━━━ Provided information

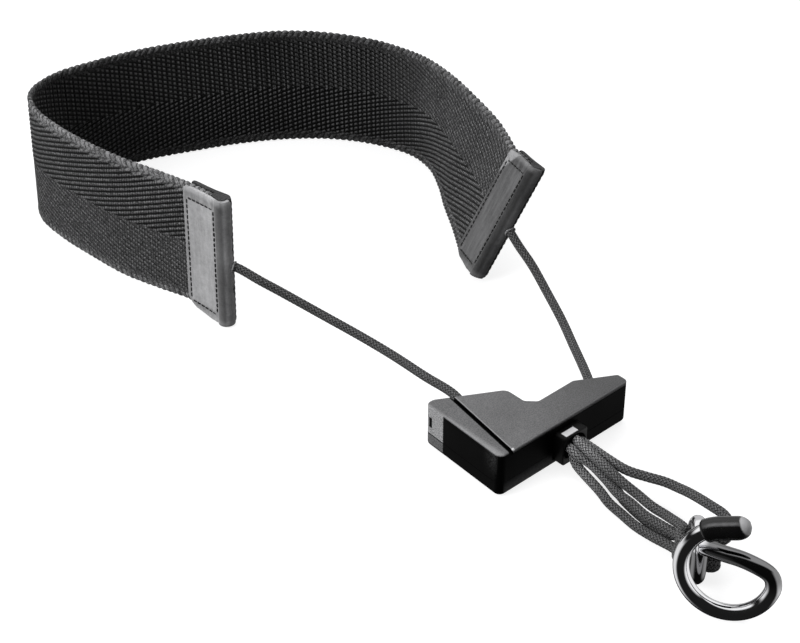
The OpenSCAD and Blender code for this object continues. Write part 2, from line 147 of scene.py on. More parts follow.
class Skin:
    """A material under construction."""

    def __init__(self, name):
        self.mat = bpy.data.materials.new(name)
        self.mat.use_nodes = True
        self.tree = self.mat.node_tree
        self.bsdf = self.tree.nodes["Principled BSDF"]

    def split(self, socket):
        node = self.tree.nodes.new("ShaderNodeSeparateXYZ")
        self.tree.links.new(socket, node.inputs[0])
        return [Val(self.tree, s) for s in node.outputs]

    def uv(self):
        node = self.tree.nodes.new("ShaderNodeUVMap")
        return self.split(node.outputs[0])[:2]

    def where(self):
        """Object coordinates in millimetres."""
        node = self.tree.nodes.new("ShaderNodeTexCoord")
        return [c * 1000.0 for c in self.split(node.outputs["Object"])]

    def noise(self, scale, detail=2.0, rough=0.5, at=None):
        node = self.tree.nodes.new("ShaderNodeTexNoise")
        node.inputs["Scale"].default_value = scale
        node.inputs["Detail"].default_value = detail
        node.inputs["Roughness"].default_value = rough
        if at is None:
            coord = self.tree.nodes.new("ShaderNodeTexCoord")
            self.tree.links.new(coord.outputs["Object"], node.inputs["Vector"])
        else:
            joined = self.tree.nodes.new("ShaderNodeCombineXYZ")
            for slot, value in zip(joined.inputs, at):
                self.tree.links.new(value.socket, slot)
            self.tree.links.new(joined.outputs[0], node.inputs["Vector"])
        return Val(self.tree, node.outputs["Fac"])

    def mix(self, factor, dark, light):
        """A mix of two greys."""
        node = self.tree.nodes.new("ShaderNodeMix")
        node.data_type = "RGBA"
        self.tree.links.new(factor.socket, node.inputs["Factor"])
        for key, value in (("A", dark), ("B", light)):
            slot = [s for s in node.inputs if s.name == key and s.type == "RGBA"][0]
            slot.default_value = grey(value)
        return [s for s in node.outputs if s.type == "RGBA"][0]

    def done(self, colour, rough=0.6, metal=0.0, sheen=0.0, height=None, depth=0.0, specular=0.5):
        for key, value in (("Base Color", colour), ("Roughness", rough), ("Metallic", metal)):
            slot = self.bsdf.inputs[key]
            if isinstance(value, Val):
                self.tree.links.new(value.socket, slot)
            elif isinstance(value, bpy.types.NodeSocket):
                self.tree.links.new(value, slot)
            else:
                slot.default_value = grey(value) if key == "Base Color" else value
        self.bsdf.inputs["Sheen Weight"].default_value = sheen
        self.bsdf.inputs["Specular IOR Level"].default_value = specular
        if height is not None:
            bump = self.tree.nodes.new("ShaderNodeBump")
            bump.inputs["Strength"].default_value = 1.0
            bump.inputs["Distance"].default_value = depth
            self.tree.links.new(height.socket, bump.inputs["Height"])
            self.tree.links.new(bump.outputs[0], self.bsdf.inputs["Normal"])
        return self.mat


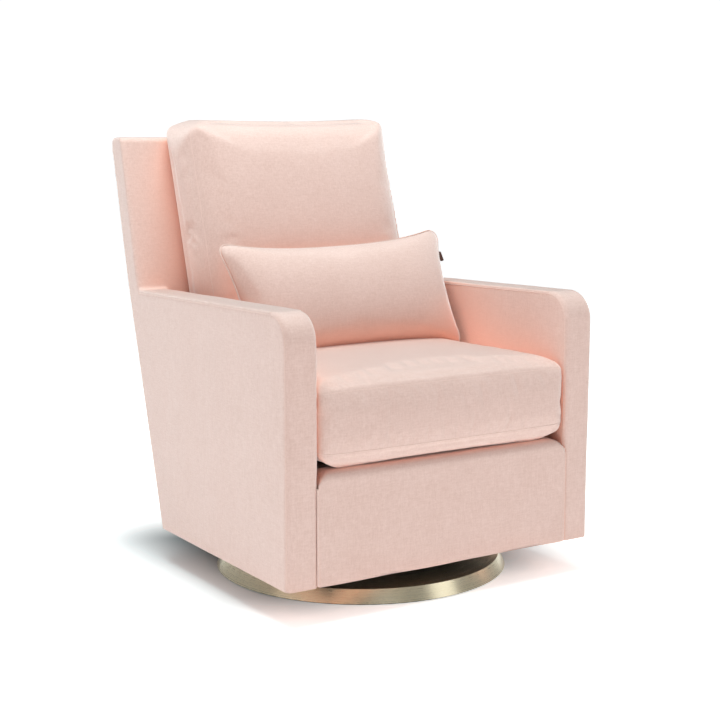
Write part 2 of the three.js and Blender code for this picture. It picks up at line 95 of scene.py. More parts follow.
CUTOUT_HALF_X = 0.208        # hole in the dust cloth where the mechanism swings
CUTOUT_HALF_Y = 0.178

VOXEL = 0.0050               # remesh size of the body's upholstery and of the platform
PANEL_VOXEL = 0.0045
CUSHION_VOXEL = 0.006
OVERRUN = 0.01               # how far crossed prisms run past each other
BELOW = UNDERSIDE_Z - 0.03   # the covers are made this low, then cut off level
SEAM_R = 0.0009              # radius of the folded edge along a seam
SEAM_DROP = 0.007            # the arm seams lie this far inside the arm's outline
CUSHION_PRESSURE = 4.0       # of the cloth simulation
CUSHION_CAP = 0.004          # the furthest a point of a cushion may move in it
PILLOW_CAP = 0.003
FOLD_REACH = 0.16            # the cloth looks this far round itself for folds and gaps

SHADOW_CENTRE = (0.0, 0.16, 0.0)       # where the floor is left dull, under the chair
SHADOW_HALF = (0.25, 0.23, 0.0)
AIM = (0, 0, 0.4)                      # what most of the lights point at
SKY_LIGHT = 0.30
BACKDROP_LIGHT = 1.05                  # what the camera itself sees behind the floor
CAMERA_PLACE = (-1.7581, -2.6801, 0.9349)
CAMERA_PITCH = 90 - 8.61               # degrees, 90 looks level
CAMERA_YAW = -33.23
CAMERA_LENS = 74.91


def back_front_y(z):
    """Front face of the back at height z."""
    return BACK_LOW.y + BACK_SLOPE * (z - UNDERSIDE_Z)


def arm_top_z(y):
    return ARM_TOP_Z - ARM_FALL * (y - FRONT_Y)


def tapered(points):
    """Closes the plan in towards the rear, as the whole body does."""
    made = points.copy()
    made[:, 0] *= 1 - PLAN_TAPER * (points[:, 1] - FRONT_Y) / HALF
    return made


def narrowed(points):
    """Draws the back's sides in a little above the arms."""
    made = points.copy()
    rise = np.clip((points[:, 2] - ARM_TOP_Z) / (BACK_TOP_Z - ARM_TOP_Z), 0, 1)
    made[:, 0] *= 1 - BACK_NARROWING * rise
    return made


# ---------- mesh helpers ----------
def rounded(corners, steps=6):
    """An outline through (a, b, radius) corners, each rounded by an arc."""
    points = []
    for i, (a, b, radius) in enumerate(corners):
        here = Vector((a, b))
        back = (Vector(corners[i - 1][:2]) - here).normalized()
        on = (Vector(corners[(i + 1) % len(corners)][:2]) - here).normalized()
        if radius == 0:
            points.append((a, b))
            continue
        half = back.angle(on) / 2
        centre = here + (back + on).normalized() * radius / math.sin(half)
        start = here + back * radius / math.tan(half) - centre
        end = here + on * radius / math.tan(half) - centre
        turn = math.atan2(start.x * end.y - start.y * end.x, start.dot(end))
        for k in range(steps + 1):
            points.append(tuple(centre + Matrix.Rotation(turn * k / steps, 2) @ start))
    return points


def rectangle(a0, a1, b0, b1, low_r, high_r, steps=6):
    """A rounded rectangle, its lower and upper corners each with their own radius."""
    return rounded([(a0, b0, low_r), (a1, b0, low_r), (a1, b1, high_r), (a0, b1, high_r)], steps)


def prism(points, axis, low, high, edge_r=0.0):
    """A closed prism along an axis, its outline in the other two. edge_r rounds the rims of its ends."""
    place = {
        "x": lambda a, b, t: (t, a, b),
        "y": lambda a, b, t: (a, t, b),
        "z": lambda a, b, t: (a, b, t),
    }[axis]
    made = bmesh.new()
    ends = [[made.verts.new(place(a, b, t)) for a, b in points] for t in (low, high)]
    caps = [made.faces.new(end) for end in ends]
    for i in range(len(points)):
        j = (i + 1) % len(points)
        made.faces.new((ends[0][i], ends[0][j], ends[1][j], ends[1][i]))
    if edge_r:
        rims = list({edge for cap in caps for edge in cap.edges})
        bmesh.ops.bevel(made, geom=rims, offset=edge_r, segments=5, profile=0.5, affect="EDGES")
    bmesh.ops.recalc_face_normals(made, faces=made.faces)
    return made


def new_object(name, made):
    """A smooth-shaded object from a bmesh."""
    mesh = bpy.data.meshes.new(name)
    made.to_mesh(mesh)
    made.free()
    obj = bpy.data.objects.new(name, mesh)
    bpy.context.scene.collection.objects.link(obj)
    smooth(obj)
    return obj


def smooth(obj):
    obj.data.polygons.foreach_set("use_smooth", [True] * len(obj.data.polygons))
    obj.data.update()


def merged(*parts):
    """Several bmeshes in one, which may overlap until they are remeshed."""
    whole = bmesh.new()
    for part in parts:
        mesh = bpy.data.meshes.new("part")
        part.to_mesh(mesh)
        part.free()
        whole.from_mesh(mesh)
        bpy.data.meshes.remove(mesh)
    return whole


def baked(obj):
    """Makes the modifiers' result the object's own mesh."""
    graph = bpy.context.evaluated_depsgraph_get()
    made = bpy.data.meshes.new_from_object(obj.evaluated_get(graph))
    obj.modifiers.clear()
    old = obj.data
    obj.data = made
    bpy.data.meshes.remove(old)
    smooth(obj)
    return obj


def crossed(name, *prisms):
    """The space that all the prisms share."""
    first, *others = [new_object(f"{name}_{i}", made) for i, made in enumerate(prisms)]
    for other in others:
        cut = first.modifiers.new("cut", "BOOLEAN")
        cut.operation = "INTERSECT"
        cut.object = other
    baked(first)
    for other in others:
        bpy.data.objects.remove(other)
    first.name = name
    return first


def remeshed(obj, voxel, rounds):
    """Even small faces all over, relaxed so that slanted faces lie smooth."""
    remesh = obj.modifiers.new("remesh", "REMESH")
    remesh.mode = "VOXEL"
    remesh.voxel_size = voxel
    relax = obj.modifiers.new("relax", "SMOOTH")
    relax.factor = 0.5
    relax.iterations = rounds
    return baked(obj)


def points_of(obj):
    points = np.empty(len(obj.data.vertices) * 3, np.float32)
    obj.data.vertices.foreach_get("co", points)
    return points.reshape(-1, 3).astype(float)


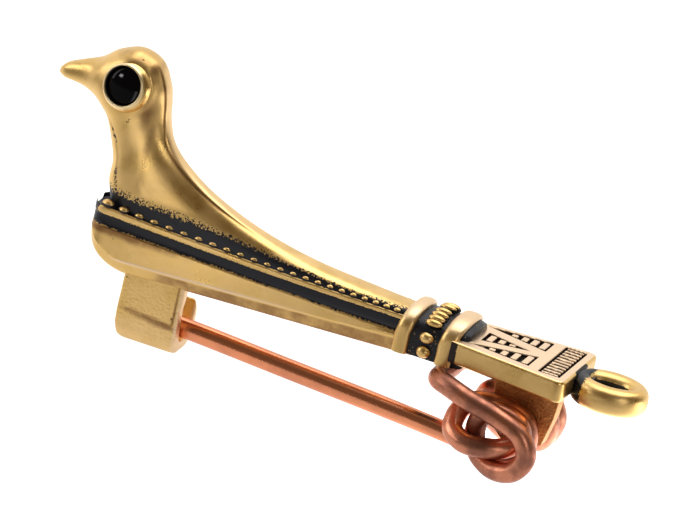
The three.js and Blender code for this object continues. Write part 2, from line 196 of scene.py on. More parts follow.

━━━━━━

● **Problem details**
The lines to extract from the data above begin with the line containing "Write part 2 of" and end with the line containing "FOLD_REACH = 0.16". Extract them exactly, including both.

● **Answer to the problem**
Write part 2 of the three.js and Blender code for this picture. It picks up at line 95 of scene.py. More parts follow.
CUTOUT_HALF_X = 0.208        # hole in the dust cloth where the mechanism swings
CUTOUT_HALF_Y = 0.178

VOXEL = 0.0050               # remesh size of the body's upholstery and of the platform
PANEL_VOXEL = 0.0045
CUSHION_VOXEL = 0.006
OVERRUN = 0.01               # how far crossed prisms run past each other
BELOW = UNDERSIDE_Z - 0.03   # the covers are made this low, then cut off level
SEAM_R = 0.0009              # radius of the folded edge along a seam
SEAM_DROP = 0.007            # the arm seams lie this far inside the arm's outline
CUSHION_PRESSURE = 4.0       # of the cloth simulation
CUSHION_CAP = 0.004          # the furthest a point of a cushion may move in it
PILLOW_CAP = 0.003
FOLD_REACH = 0.16            # the cloth looks this far round itself for folds and gaps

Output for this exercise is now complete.